Last weekend I attended my first Fosdem conference. It was great to finally visit the conference that might be the biggest open source conference in the world. It's also an amazing experience how our Belgian friends pull off such a magnificent event purely with volunteer effort. You might say the conference itself is very much open source: free entry, created by volunteers. Organizers estimated that this year there were 7000+ attendees on campus. A hard data point was over 2300 simultaneous devices connected to Wifi.
I presented an introduction to Galera Cluster for MySQL. Due to problems with my personal laptop, I had to resort to an old version of the same presentation I had uploaded to Slideshare last year. (This is a variation of the old rule: The best way to backup your code is to publish it online as open source...). These are the slides:
The PDF is originally for a 60 minute presentation, so even if you saw me in Brussels you will find plenty of more info in these.

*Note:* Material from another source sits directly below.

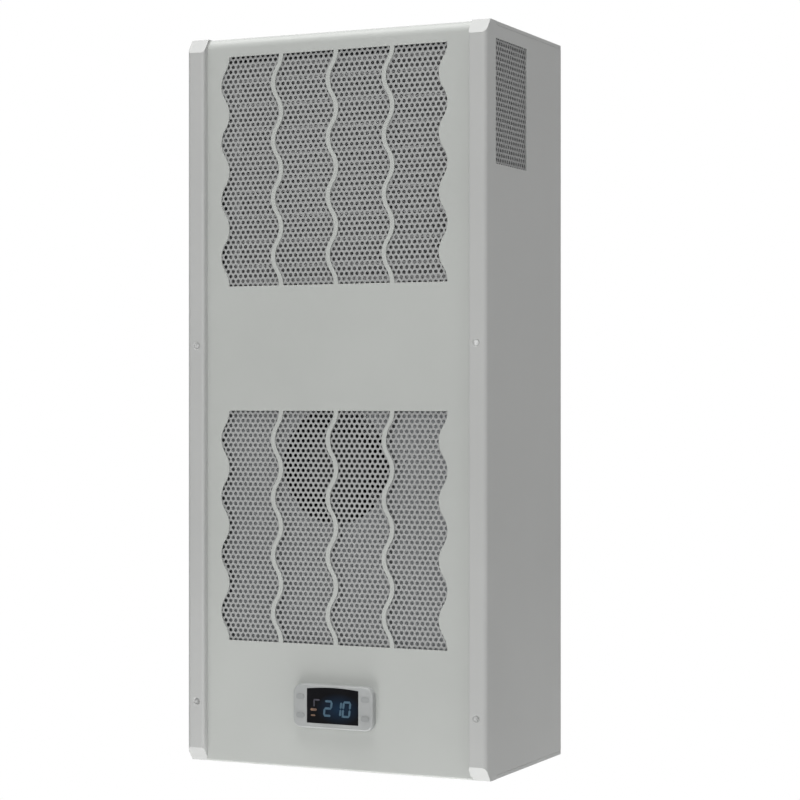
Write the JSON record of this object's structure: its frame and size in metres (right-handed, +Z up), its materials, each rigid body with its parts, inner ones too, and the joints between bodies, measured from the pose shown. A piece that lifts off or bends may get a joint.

Since I only had a PDF, there were a few details I couldn't add to these slides, but explained verbally:
Bootstrapping the first node safely
For starting the first cluster node you use
wsrep_cluster_address="gcomm://". The slides explain already that you should never leave it like that in my.cnf, as it will do bad things if the MySQL node happens to restart at some point. Thanks to Jay Janssen from Percona we have recently realized that there is actually no need to ever put this dangerous string into my.cnf at all. It turns out that even if it is not widely supported, you can actually send mysqld options via the init script. This is known to work with Galera on Centos:
service mysql start --wsrep-cluster-address="gcomm://" # start the first node in a cluster
This will override the cluster address that you put into my.cnf, that can now always contain addresses of other nodes.
Codership is working on further hardening against this usability pitfall and in the future we will probably deprecate the use of an empty "gcomm://" string altogether, to avoid mistakes. But more on that when we actually have working code.
As it happens, Oli Sennhauser just blogged about another approach to bootstrapping a Galera Cluster.
I also pointed to the manual page to show the new status variable
wsrep_incoming_addresses. This contains a list of hostnames that are currently part of the cluster. If you're unsure which nodes have actually succeeded in joining the cluster, this is perhaps the easiest way to find out. The string can also be used as input to various load balancers.
Thanks to Frederic and the team for organizing such a great track that properly included as many "MySQL and friends" from across the community as possible. Thanks to everyone who came and talked with me about your production or evaluation use of Galera, it was interesting to hear from you. Thanks to Luis and Lars for interesting discussions around replication in General, thanks to Justin for sharing your wisdom on sharding, and thanks to Kenny for a really good stake! (I really needed it.)